Sebelum itu, diterangkan Utusan Khusus Presiden Bidang Iklim dan Energi, ada semacam konvensi side event yaitu World Wildlife Conservation Summit. Nanti ketuanya adalah Putra Makota Kerajaan Inggris, Prince William of Wales akan hadir.
“Saya hadir, mendapingi Pak Menteri Kehutanan dan Menteri Lingkungan Hidup. Semuanya sudah komitmen dari Pemerintah kita untuk mwnaukseskan perjanjian Paris tahun 2015 ini alsudah 10 tahun,” terangnya.

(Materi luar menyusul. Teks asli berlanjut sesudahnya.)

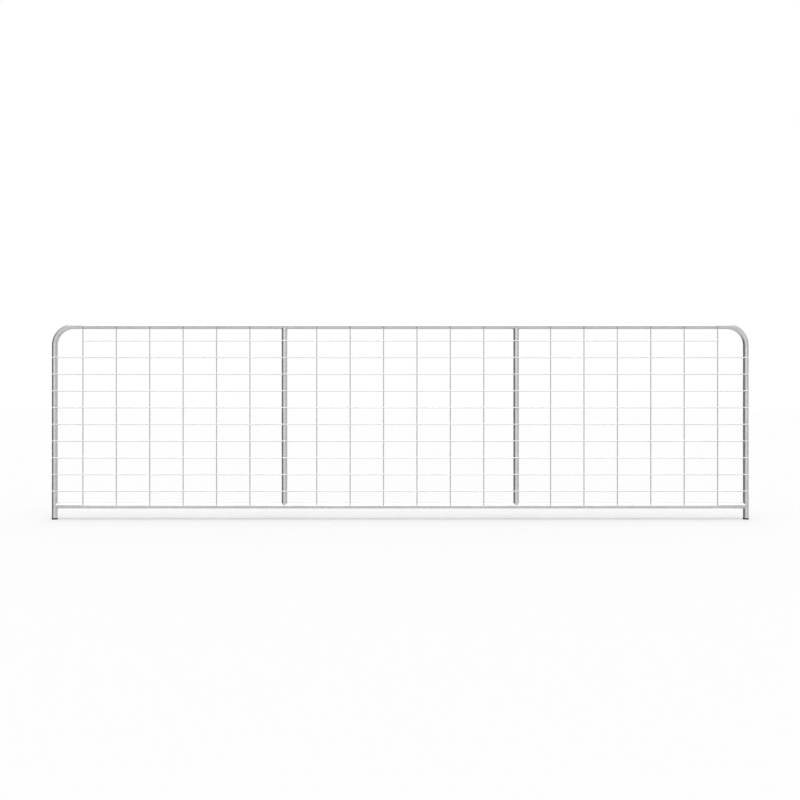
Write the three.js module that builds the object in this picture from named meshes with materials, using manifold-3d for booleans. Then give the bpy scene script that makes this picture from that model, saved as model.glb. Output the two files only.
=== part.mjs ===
// Livestock panel gate: a leaf of galvanised steel pipe with welded wire mesh on one face.
//
// Millimetres, +Z up. The gate's length runs along X and the mesh faces -Y. The origin is on
// the ground, at the middle of the gate.
//
// One pipe, bent at its two top corners, makes both uprights and the top rail. A straight
// bottom rail and two stays are coped to it. Row wires lie across the front of the pipes.
// Column wires hang just behind the rows and end on the front of the two rails.

import * as THREE from 'three';
import { mergeVertices } from 'three/addons/utils/BufferGeometryUtils.js';
import Module from 'manifold-3d';

// ---- Driving dimensions ----

const GATE_LENGTH = 4180; // over the outer edges of the uprights
const GATE_HEIGHT = 1175; // from the ground to the top of the top rail
const RAIL_SPACING = 1076; // between the centre lines of the top and bottom rails
const STAY_SPACING = 1390; // between the centre lines of the two stays
const CORNER_RADIUS = 115; // of the top corner bends, to the pipe's centre line

const PIPE_OD = 33.7;
const PIPE_WALL = 2;

const WIRE_DIAMETER = 6;
const ROW_PITCH = 100;
const ROW_COUNT = 10; // between the rails, besides one border row on each rail
const COLUMN_PITCH = 200;
const COLUMN_PLACES = 20; // the place in front of each stay holds no column
const ROW_END_INSET = 7; // from the outer edge of an upright to the cut end of a row
const CUT_OVERHANG = 6; // of a shorter row, past the centre of the last column

const PLUG_HEAD_DIAMETER = 34.6;
const PLUG_HEAD_HEIGHT = 8;
const PLUG_STEM_DIAMETER = 25;
const PLUG_STEM_HEIGHT = 26;
const PLUG_STEM_WALL = 2;
const PLUG_FLOOR = 3;
const PLUG_CHAMFER = 1.2;
const FIN_COUNT = 3;
const FIN_PITCH = 7;
const FIN_THICKNESS = 1.6;

const GAP = 0.3; // clearance between pieces that touch

const PIPE_SIDES = 24;
const WIRE_SIDES = 8;
const CORNER_STEPS = 12;

// ---- Worked-out dimensions ----

const PIPE_RADIUS = PIPE_OD / 2;
const BORE_RADIUS = PIPE_RADIUS - PIPE_WALL;
const WIRE_RADIUS = WIRE_DIAMETER / 2;
const UPRIGHT_X = GATE_LENGTH / 2 - PIPE_RADIUS;
const TOP_RAIL_Z = GATE_HEIGHT - PIPE_RADIUS;
const BOTTOM_RAIL_Z = TOP_RAIL_Z - RAIL_SPACING;
const MIDDLE_Z = (TOP_RAIL_Z + BOTTOM_RAIL_Z) / 2;

// Depths along Y, from the plane of the pipes' centre lines.
const ROW_Y = -(PIPE_RADIUS + GAP + WIRE_RADIUS);
const COLUMN_Y = ROW_Y + WIRE_DIAMETER + GAP;
const FRONT_Y = ROW_Y - WIRE_RADIUS;
const BACK_Y = PLUG_HEAD_DIAMETER / 2;

const LAST_COLUMN_X = ((COLUMN_PLACES - 1) * COLUMN_PITCH) / 2;
const LONG_ROW = GATE_LENGTH - 2 * ROW_END_INSET;
const SHORT_ROW = 2 * (LAST_COLUMN_X + CUT_OVERHANG);

// ---- Materials ----

function galvanised(shade, roughness) {
  return new THREE.MeshStandardMaterial({ color: shade, roughness, metalness: 0.85 });
}

const pipeZinc = () => galvanised(0xc4c7c9, 0.42);
const wireZinc = () => galvanised(0xc4c7c9, 0.38);

function blackPlastic() {
  return new THREE.MeshStandardMaterial({ color: 0x1b1b1c, roughness: 0.6, metalness: 0 });
}

// ---- Solids and cuts ----

const wasm = await Module();
wasm.setup();

function solidFrom(geometry) {
  const bare = geometry.clone();
  bare.deleteAttribute('normal');
  bare.deleteAttribute('uv');
  const merged = mergeVertices(bare);
  const vertProperties = merged.getAttribute('position').array;
  const triVerts = new Uint32Array(merged.index.array);
  return new wasm.Manifold(new wasm.Mesh({ numProp: 3, vertProperties, triVerts }));
}

function geometryFrom(solid) {
  const { vertProperties, triVerts } = solid.getMesh();
  const shared = new THREE.BufferGeometry();
  shared.setAttribute('position', new THREE.BufferAttribute(vertProperties, 3));
  shared.setIndex(new THREE.BufferAttribute(triVerts, 1));
  const faceted = shared.toNonIndexed();
  faceted.computeVertexNormals();
  return faceted;
}

function circlePoints(radius) {
  const points = [];
  for (let i = 0; i < PIPE_SIDES; i += 1) {
    const angle = (i / PIPE_SIDES) * 2 * Math.PI;
    points.push(new THREE.Vector2(radius * Math.cos(angle), radius * Math.sin(angle)));
  }
  return points;
}

function pipeSection() {
  const section = new THREE.Shape(circlePoints(PIPE_RADIUS));
  section.holes.push(new THREE.Path(circlePoints(BORE_RADIUS)));
  return section;
}

// A round bar along Z, centred on its own origin.
function roundBar(radius, length, sides) {
  return new THREE.CylinderGeometry(radius, radius, length, sides).rotateX(Math.PI / 2);
}

// A straight hollow pipe along Z, centred on its own origin.
function straightPipe(length) {
  const options = { depth: length, bevelEnabled: false };
  return new THREE.ExtrudeGeometry(pipeSection(), options).translate(0, 0, -length / 2);
}

// Saddle-cuts both ends of a bar that stands along Z, to sit against two pipes that lie
// along X. The pipes' centre lines are span apart, and setback behind the bar.
function copeEnds(bar, span, setback) {
  const cutterRadius = PIPE_RADIUS + GAP;
  let solid = solidFrom(bar);
  for (const end of [-1, 1]) {
    const cutter = roundBar(cutterRadius, 2 * PIPE_OD, PIPE_SIDES)
      .rotateY(Math.PI / 2)
      .translate(0, setback, (end * span) / 2);
    solid = solid.subtract(solidFrom(cutter));
  }
  return geometryFrom(solid);
}

// ---- The bent frame pipe ----

// A path with one extrusion step at each of its stations, so that a straight stretch of any
// length is a single step and all the other steps go to the bends.
class StationPath extends THREE.Curve {
  constructor(stations) {
    super();
    this.stations = stations;
  }

  stationAt(u) {
    return this.stations[Math.round(u * (this.stations.length - 1))];
  }

  getPointAt(u) {
    return this.stationAt(u).point.clone();
  }

  getTangentAt(u) {
    return this.stationAt(u).tangent.clone();
  }
}

// Stations along a quarter bend in the XZ plane, from startAngle clockwise to a right angle on.
function bendStations(centreX, startAngle) {
  const centreZ = TOP_RAIL_Z - CORNER_RADIUS;
  const stations = [];
  for (let i = 0; i <= CORNER_STEPS; i += 1) {
    const angle = startAngle - (i / CORNER_STEPS) * (Math.PI / 2);
    const point = new THREE.Vector3(
      centreX + CORNER_RADIUS * Math.cos(angle),
      0,
      centreZ + CORNER_RADIUS * Math.sin(angle),
    );
    const tangent = new THREE.Vector3(Math.sin(angle), 0, -Math.cos(angle));
    stations.push({ point, tangent });
  }
  return stations;
}

// Up the left upright, over the top and down the right upright, open at both feet.
function frameTube() {
  const footZ = PLUG_HEAD_HEIGHT + GAP;
  const stations = [
    { point: new THREE.Vector3(-UPRIGHT_X, 0, footZ), tangent: new THREE.Vector3(0, 0, 1) },
    ...bendStations(-UPRIGHT_X + CORNER_RADIUS, Math.PI),
    ...bendStations(UPRIGHT_X - CORNER_RADIUS, Math.PI / 2),
    { point: new THREE.Vector3(UPRIGHT_X, 0, footZ), tangent: new THREE.Vector3(0, 0, -1) },
  ];
  return new THREE.ExtrudeGeometry(pipeSection(), {
    steps: stations.length - 1,
    extrudePath: new StationPath(stations),
  });
}

// ---- Rail, stays, wires and plugs ----

function copedPipe(span) {
  return copeEnds(straightPipe(span), span, 0);
}

function columnWire() {
  const bar = roundBar(WIRE_RADIUS, RAIL_SPACING, WIRE_SIDES);
  return copeEnds(bar, RAIL_SPACING, -COLUMN_Y);
}

function rowWire(length) {
  return roundBar(WIRE_RADIUS, length, WIRE_SIDES);
}

// A moulded insert plug, standing on its head: a chamfered head that covers the pipe's cut
// end, and a hollow stem with ring fins that grip the bore.
function footPlug() {
  const headRadius = PLUG_HEAD_DIAMETER / 2;
  const stemRadius = PLUG_STEM_DIAMETER / 2;
  const finRadius = BORE_RADIUS - GAP;
  const stemTop = PLUG_HEAD_HEIGHT + PLUG_STEM_HEIGHT;
  const profile = [
    [0, 0],
    [headRadius - PLUG_CHAMFER, 0],
    [headRadius, PLUG_CHAMFER],
    [headRadius, PLUG_HEAD_HEIGHT],
    [stemRadius, PLUG_HEAD_HEIGHT],
  ];
  for (let i = 0; i < FIN_COUNT; i += 1) {
    const finBottom = PLUG_HEAD_HEIGHT + PLUG_FLOOR + i * FIN_PITCH;
    const finTop = finBottom + FIN_THICKNESS;
    profile.push([stemRadius, finBottom], [finRadius, finBottom], [finRadius, finTop], [stemRadius, finTop]);
  }
  profile.push(
    [stemRadius, stemTop],
    [stemRadius - PLUG_STEM_WALL, stemTop],
    [stemRadius - PLUG_STEM_WALL, PLUG_FLOOR],
    [0, PLUG_FLOOR],
  );
  const points = profile.map(([radius, height]) => new THREE.Vector2(radius, height));
  return new THREE.LatheGeometry(points, PIPE_SIDES).rotateX(Math.PI / 2);
}

// ---- Assembly ----

const leaf = new THREE.Group();
leaf.position.y = -(FRONT_Y + BACK_Y) / 2;

function place(name, geometry, material, x, y, z) {
  const mesh = new THREE.Mesh(geometry, material);
  mesh.name = name;
  mesh.position.set(x, y, z);
  leaf.add(mesh);
  return mesh;
}

// Turns a piece made along Z to lie along X.
function lieAlongX(mesh) {
  mesh.rotation.y = Math.PI / 2;
}

place('frame_tube', frameTube(), pipeZinc(), 0, 0, 0);
lieAlongX(place('bottom_rail', copedPipe(2 * UPRIGHT_X), pipeZinc(), 0, 0, BOTTOM_RAIL_Z));

for (const [side, sign] of [['left', -1], ['right', 1]]) {
  place(`stay_${side}`, copedPipe(RAIL_SPACING), pipeZinc(), (sign * STAY_SPACING) / 2, 0, MIDDLE_Z);
  place(`foot_plug_${side}`, footPlug(), blackPlastic(), sign * UPRIGHT_X, 0, 0);
}

// Row 1 is the lowest. The highest row stops at the last columns, clear of the corner bends.
for (let row = 1; row <= ROW_COUNT; row += 1) {
  const length = row === ROW_COUNT ? SHORT_ROW : LONG_ROW;
  const z = MIDDLE_Z + (row - (ROW_COUNT + 1) / 2) * ROW_PITCH;
  const name = `row_wire_${String(row).padStart(2, '0')}`;
  lieAlongX(place(name, rowWire(length), wireZinc(), 0, ROW_Y, z));
}

for (const [rail, z] of [['bottom', BOTTOM_RAIL_Z], ['top', TOP_RAIL_Z]]) {
  lieAlongX(place(`border_wire_${rail}`, rowWire(SHORT_ROW), wireZinc(), 0, ROW_Y, z));
}

let column = 0;
for (let i = 0; i < COLUMN_PLACES; i += 1) {
  const x = i * COLUMN_PITCH - LAST_COLUMN_X;
  const behindStay = Math.abs(Math.abs(x) - STAY_SPACING / 2) < PIPE_RADIUS;
  if (!behindStay) {
    column += 1;
    const name = `column_wire_${String(column).padStart(2, '0')}`;
    place(name, columnWire(), wireZinc(), x, COLUMN_Y, MIDDLE_Z);
  }
}

export default leaf;
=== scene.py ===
"""Looks of the livestock panel gate: round pipes and wires with their welds, in a plain studio.

Metres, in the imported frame: X along the gate, the mesh on the -Y side, +Z up.
"""

import math
import random

import bmesh
import bpy
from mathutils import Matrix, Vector


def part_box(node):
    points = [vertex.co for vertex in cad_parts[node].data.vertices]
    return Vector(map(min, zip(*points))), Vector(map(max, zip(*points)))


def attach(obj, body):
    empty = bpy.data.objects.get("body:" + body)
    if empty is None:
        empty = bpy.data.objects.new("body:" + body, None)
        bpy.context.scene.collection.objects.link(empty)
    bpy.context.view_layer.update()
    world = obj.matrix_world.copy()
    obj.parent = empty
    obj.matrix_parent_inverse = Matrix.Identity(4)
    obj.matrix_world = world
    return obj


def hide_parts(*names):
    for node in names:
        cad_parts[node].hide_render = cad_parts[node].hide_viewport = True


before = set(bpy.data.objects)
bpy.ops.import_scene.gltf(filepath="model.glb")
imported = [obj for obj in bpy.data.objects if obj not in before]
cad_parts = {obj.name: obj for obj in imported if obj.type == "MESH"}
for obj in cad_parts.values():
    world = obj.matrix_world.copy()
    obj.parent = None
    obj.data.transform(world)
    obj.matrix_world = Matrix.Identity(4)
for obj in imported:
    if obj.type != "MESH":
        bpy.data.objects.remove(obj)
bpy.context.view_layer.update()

BODY = "root"
MM = 0.001
LEFT = Vector((-1, 0, 0))
RIGHT = Vector((1, 0, 0))
DEEP = Vector((0, 1, 0))
UP = Vector((0, 0, 1))

# ---- Sizes that the frame's boxes don't give ----

CORNER_RADIUS = 115 * MM  # of the top corner bends, to the pipe's centre line
PIPE_WALL = 2 * MM
CUT_EDGE = 0.4 * MM  # burr taken off a cut pipe end
WELD_SINK = 0.5 * MM  # how far two welded surfaces run into each other

PIPE_SIDES = 48
WIRE_SIDES = 16
CORNER_STEPS = 28
SHARP_ANGLE = math.radians(40)

# ---- Places read from the frame ----


def centre_of(node):
    low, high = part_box(node)
    return (low + high) / 2


tube_low, tube_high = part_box("frame_tube")
PIPE_RADIUS = (tube_high.y - tube_low.y) / 2
PIPE_Y = (tube_high.y + tube_low.y) / 2
BORE_RADIUS = PIPE_RADIUS - PIPE_WALL
UPRIGHT_X = tube_high.x - PIPE_RADIUS
TOP_RAIL_Z = tube_high.z - PIPE_RADIUS
BOTTOM_RAIL_Z = centre_of("bottom_rail").z
FOOT_Z = tube_low.z

STAY_NODES = ("stay_left", "stay_right")
PLUG_NODES = ("foot_plug_left", "foot_plug_right")
BORDER_NODES = ("border_wire_bottom", "border_wire_top")
ROW_NODES = sorted(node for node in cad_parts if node.startswith("row_wire"))
COLUMN_NODES = sorted(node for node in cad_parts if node.startswith("column_wire"))
row_low, row_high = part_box(ROW_NODES[0])
WIRE_RADIUS = (row_high.z - row_low.z) / 2
ROW_Y = (row_high.y + row_low.y) / 2
COLUMN_Y = centre_of(COLUMN_NODES[0]).y
PIPE_FRONT_Y = PIPE_Y - PIPE_RADIUS


# ---- Mesh building ----


def ring(centre, across, radius, sides):
    """Points round a section: across is the section's direction in the gate's own plane."""
    points = []
    for i in range(sides):
        angle = 2 * math.pi * i / sides
        points.append(centre + across * (radius * math.cos(angle)) + DEEP * (radius * math.sin(angle)))
    return points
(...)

Tambahnya, salah atu yang baru, gagasan dari Presiden Brazil agar aupaya membentuk tropical forestry forever alliance atau persekutuan. Indonesia sudah menyatakan ikut serta bahkan telah menyusun dua hal yaitu Perpres untuk mengatur carbon market dan varbon kredit. Kedua, sudah menyampaikan Nationally Determined Contribution (NDC) dan mitigasi perubahan iklim.
Lebih jauh diungkapkan Menteri Lingkungan Hidup, Hasyim Jojo Hadi Kusumo meminta untuk melakukan evaluasi 6 bulanan sekali sesuai target Second NDC yang telah dikomentirkan Indonesia ke global.
“Maka setiap 6 bulan sekali melakukan evaluasi dengan BPKP, Menteri Lingkungan Hidup akan menarik instrumen-instrumen yang diperlukan untuk meyakinkan bahwa semua aksi mitigasi yang direncanakan di dalam endisi bisa didekati,” pungkas Menteri.